- _DATA SEGMENT_:

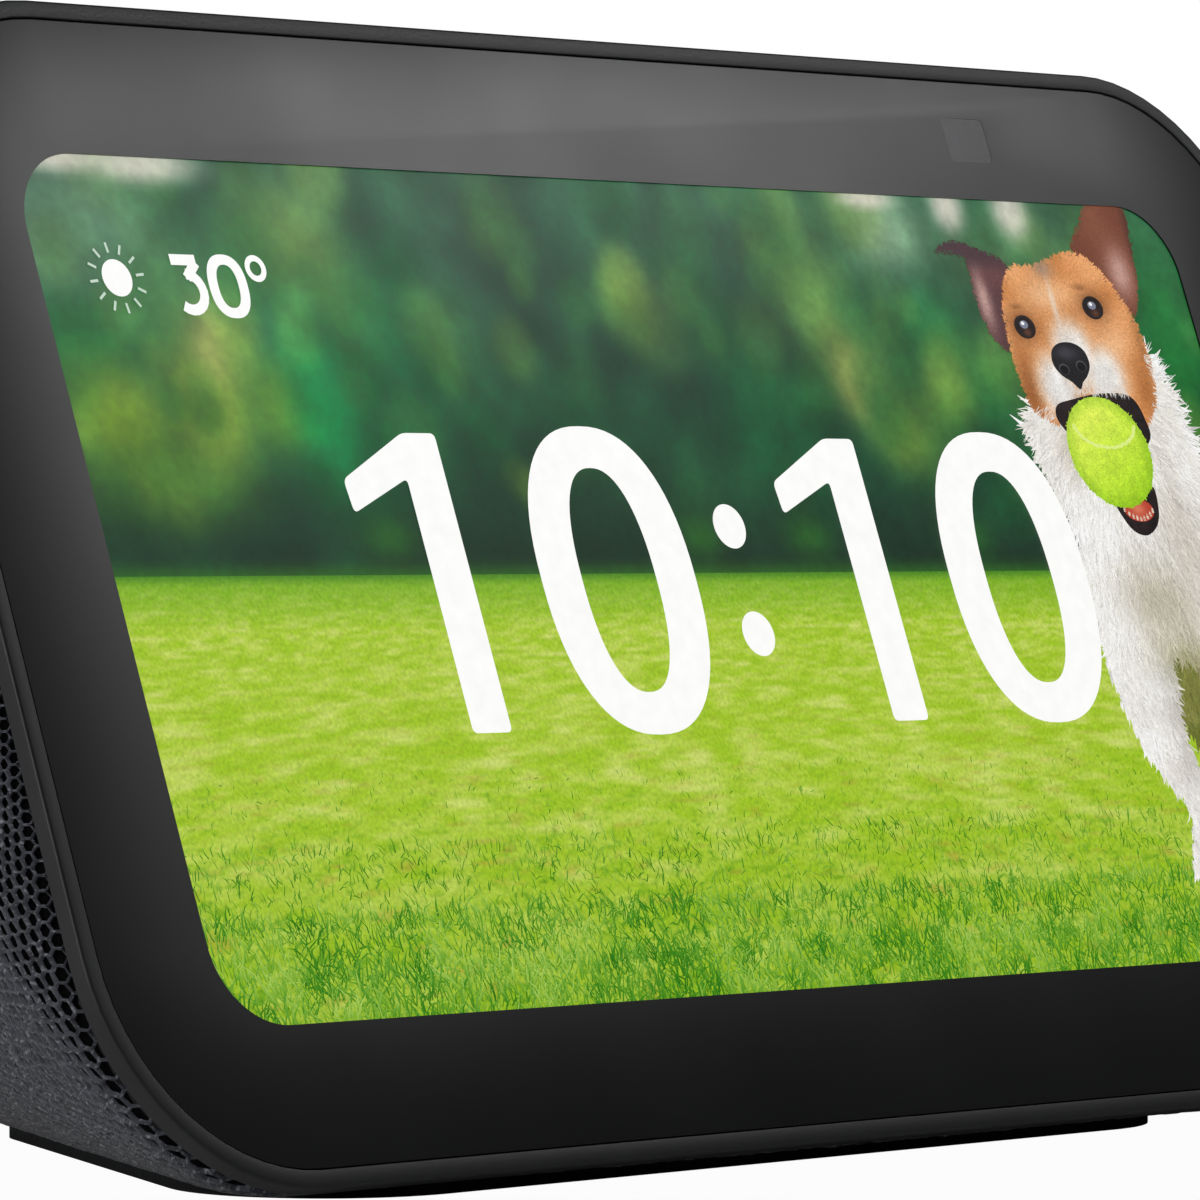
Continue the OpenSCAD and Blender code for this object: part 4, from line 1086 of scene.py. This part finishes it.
def sleeve():
    """A honeycomb knit over a near-black backing, which stands for the housing under it and is partly painted shade in
    the openings. Each cell is one opening between six strands.
    """
    frequency = 74
    directions, triangles = geodesic(frequency)
    form = convex_form("fabric_sleeve")
    low, high = (np.array(v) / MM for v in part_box("fabric_sleeve"))
    middle, half = (low + high) / 2, (high - low) / 2
    points = []
    for way in directions * half:
        hit = form.ray_cast(Vector(middle * MM), Vector(way))[0]
        points.append(hit)
    points = np.array(points) / MM
    for _ in range(10):
        eased = points * 0.4 + neighbour_mean(points, triangles) * 0.6
        points = np.array([form.find_nearest(Vector(p * MM))[0] for p in eased]) / MM
    for _ in range(2):
        points = points * 0.5 + neighbour_mean(points, triangles) * 0.5
    normals = point_normals(points, triangles)

    covered = on_sleeve(points, 0.15)
    backing = triangles[covered[triangles].all(axis=1)]
    used = np.unique(backing)
    index = np.full(len(points), -1)
    index[used] = np.arange(len(used))
    sink = 0.5
    # The backing is the dark housing under the knit. Its near-black tone, darker than that plastic, is painted shade in
    # the openings.
    shaded_backing = add_piece(
        "sleeve_backing_and_shade",
        points[used] - normals[used] * sink,
        index[backing],
        moulded("sleeve_backing_and_shade", "030304", "070708", 0.95, 0.3, 0.05, 0.1),
        smooth=0,
    )

    corners = points[triangles].mean(axis=1)
    corner_normals = normals[triangles].mean(axis=1)
    corner_normals /= np.linalg.norm(corner_normals, axis=1)[:, None]
    fans = [dict() for _ in range(len(points))]
    for t, (a, b, c) in enumerate(triangles):
        fans[a][b], fans[b][c], fans[c][a] = (c, t), (a, t), (b, t)
    crest, rim_height, opening = 0.15, -0.2, 0.21
    jitter = np.random.default_rng(11).normal(0, 0.03, corners.shape)
    crests = corners + corner_normals * crest + jitter
    knit = yarn()
    for name, wanted in (
        ("knit_left", points[:, 0] < -30),
        ("knit_middle", np.abs(points[:, 0]) <= 30),
        ("knit_right", points[:, 0] > 30),
    ):
        verts, faces, place = [], [], {}
        for cell in np.nonzero(wanted & on_sleeve(points, 0.55))[0]:
            start = here = next(iter(fans[cell]))
            ring = []
            while True:
                here, t = fans[cell][here]
                ring.append(t)
                if here == start:
                    break
            centre = points[cell] + normals[cell] * rim_height
            outer, inner = [], []
            for t in ring:
                if t not in place:
                    place[t] = len(verts)
                    verts.append(crests[t])
                outer.append(place[t])
                inner.append(len(verts))
                verts.append(centre * opening + (corners[t] + normals[cell] * rim_height) * (1 - opening))
            for k in range(len(ring)):
                j = (k + 1) % len(ring)
                faces.append((outer[k], outer[j], inner[j], inner[k]))
        net = add_piece(name, verts, faces, knit, smooth=0)
        if name == "knit_left":
            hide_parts("fabric_sleeve")


def hem():
    """The folded edge of the sleeve, tucked in behind the frame."""
    inset, radius, sides = SHELL_IN + 0.1, 0.32, 10
    rings = []
    for k in range(sides):
        a = 2 * math.pi * k / sides
        rings.append(face_ring(inset - radius * math.cos(a), SLEEVE_FRONT + radius * (1 + math.sin(a)), 20))
    verts, faces = bridge(rings, closed=True)
    edge = add_piece("sleeve_hem", verts, faces, LOOKS["foam"], FACE, 0)


sleeve()
hem()


# ---------- CAD nodes that keep their shape ----------


def carry_over():
    """Gives every CAD node the look of its slot, and eased edges where they show."""
    slots = {part["node"]: part["material_slot"] for part in frame["record"]["subparts"]}
    for name, obj in frame["nodes"].items():
        look = LOOKS.get(slots[name], LOOKS["inner_plastic"])
        for slot in obj.material_slots:
            slot.link = "OBJECT"
            slot.material = look
    eased = {"rubber_foot": 0.45, "top_trim": 0.2}
    eased.update({f"{name}_button": 0.25 for name in BUTTON_X})
    for name, width in eased.items():
        edge = frame["nodes"][name].modifiers.new("eased", "BEVEL")
        edge.width = width * MM
        edge.segments = 3
        edge.limit_method = "ANGLE"
        edge.angle_limit = math.radians(50)
        edge.harden_normals = True


def button_marks():
    """Printed marks: minus, plus, and a ring with a bar across it for the microphone and camera."""
    ink = moulded("button_ink", "b9babc", "cfd0d2", 0.5, 0.1, 0.002)
    length, width, thick = 1.7, 0.32, 0.03
    top = BUTTON_TOP + 0.01 - FACE_H / 2

    def bar(x, along, across, turn=0.0):
        c, s = math.cos(turn), math.sin(turn)
        corners = [(along / 2, across / 2), (-along / 2, across / 2), (-along / 2, -across / 2), (along / 2, -across / 2)]
        rings = []
        for level in (top, top + thick):
            rings.append([(x + a * c - b * s, level, -BUTTON_D - (a * s + b * c)) for a, b in corners])
        return capped(rings)

    def ring(x, radius):
        rings = []
        for r, level in ((radius, top), (radius, top + thick), (radius - width, top + thick), (radius - width, top)):
            rings.append(
                [
                    (x + r * math.cos(a), level, -BUTTON_D + r * math.sin(a))
                    for a in np.linspace(0, 2 * math.pi, 32, endpoint=False)
                ]
            )
        return bridge(rings, closed=True)

    marks = {
        "volume_down": [bar(BUTTON_X["volume_down"], length, width)],
        "volume_up": [
            bar(BUTTON_X["volume_up"], length, width),
            bar(BUTTON_X["volume_up"], width, length),
        ],
        "mic_camera": [
            ring(BUTTON_X["mic_camera"], length * 0.62),
            bar(BUTTON_X["mic_camera"], length, width, math.pi / 4),
        ],
    }
    for body, shapes in marks.items():
        verts, faces = [], []
        for shape_verts, shape_faces in shapes:
            faces += [tuple(i + len(verts) for i in f) for f in shape_faces]
            verts += shape_verts
        mark = add_piece(f"{body}_mark", verts, faces, ink, FACE, 30, body)


carry_over()
button_marks()


# ---------- stage: floor, lights and camera ----------


def stage():
    floor_size = 6000.0
    corners = [(sx * floor_size, sy * floor_size, -0.02) for sx, sy in ((-1, -1), (1, -1), (1, 1), (-1, 1))]
    mesh = bpy.data.meshes.new("floor")
    mesh.from_pydata((np.array(corners) * MM).tolist(), [], [(0, 1, 2, 3)])
    look = Look("floor")
    look.join(look.mix(look.ramp(look.noise(40.0), 0, 1), "f6f6f6", "fafafa"), look.shader.inputs["Base Color"])
    look.set(Roughness=0.9, Specular_IOR_Level=0.1)
    glow = look.nodes.new("ShaderNodeEmission")
    glow.inputs["Strength"].default_value = 0.97
    seen_floor = look.nodes.new("ShaderNodeLightPath")
    shown = look.nodes.new("ShaderNodeMixShader")
    look.join(seen_floor.outputs["Is Camera Ray"], shown.inputs[0])
    look.join(look.shader.outputs[0], shown.inputs[1])
    look.join(glow.outputs[0], shown.inputs[2])
    look.join(shown.outputs[0], look.nodes["Material Output"].inputs["Surface"])
    mesh.materials.append(look.material)
    floor = bpy.data.objects.new("floor", mesh)
    bpy.context.scene.collection.objects.link(floor)

    world = bpy.data.worlds.new("studio")
    bpy.context.scene.world = world
    world.use_nodes = True
    tree = world.node_tree
    backdrop = tree.nodes["Background"]
    room = tree.nodes.new("ShaderNodeBackground")
    backdrop.inputs["Color"].default_value = (1, 1, 1, 1)
    backdrop.inputs["Strength"].default_value = 1.0
    room.inputs["Color"].default_value = (0.92, 0.95, 1, 1)
    room.inputs["Strength"].default_value = 0.07
    choose = tree.nodes.new("ShaderNodeMixShader")
    seen = tree.nodes.new("ShaderNodeLightPath")
    tree.links.new(seen.outputs["Is Camera Ray"], choose.inputs[0])
    tree.links.new(room.outputs[0], choose.inputs[1])
    tree.links.new(backdrop.outputs[0], choose.inputs[2])
    tree.links.new(choose.outputs[0], tree.nodes["World Output"].inputs["Surface"])

    target = FACE_MIDDLE
    for name, place, size, power in (
        ("key", (0.583, -0.412, 0.52), 0.15, 0.72),
        ("left_fill", (-0.9, 0.08, 0.32), 0.5, 2.6),
        ("back", (-0.3, 0.9, 0.8), 0.6, 4.0),
    ):
        light = bpy.data.lights.new(name, "AREA")
        light.shape, light.size, light.energy = "SQUARE", size, power
        lamp = bpy.data.objects.new(name, light)
        lamp.location = place
        lamp.rotation_euler = (target - lamp.location).to_track_quat("-Z", "Y").to_euler()
        bpy.context.scene.collection.objects.link(lamp)

    camera_data = bpy.data.cameras.new("camera")
    camera_data.lens, camera_data.sensor_width = 218.24, 36.0
    camera_data.clip_start = 0.01
    camera = bpy.data.objects.new("camera", camera_data)
    camera.location = (-0.3937, -0.3840, 0.0457)
    camera.rotation_euler = (math.radians(90 - 0.572), 0, math.radians(-47.0))
    bpy.context.scene.collection.objects.link(camera)
    bpy.context.scene.camera = camera
    bpy.context.scene.view_settings.view_transform = "Standard"


stage()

- _EXERCISE_: Copy out every line holding the string "scene".

- _RESPONSE BELOW_:
Continue the OpenSCAD and Blender code for this object: part 4, from line 1086 of scene.py. This part finishes it.
    bpy.context.scene.collection.objects.link(floor)
    bpy.context.scene.world = world
        bpy.context.scene.collection.objects.link(lamp)
    bpy.context.scene.collection.objects.link(camera)
    bpy.context.scene.camera = camera
    bpy.context.scene.view_settings.view_transform = "Standard"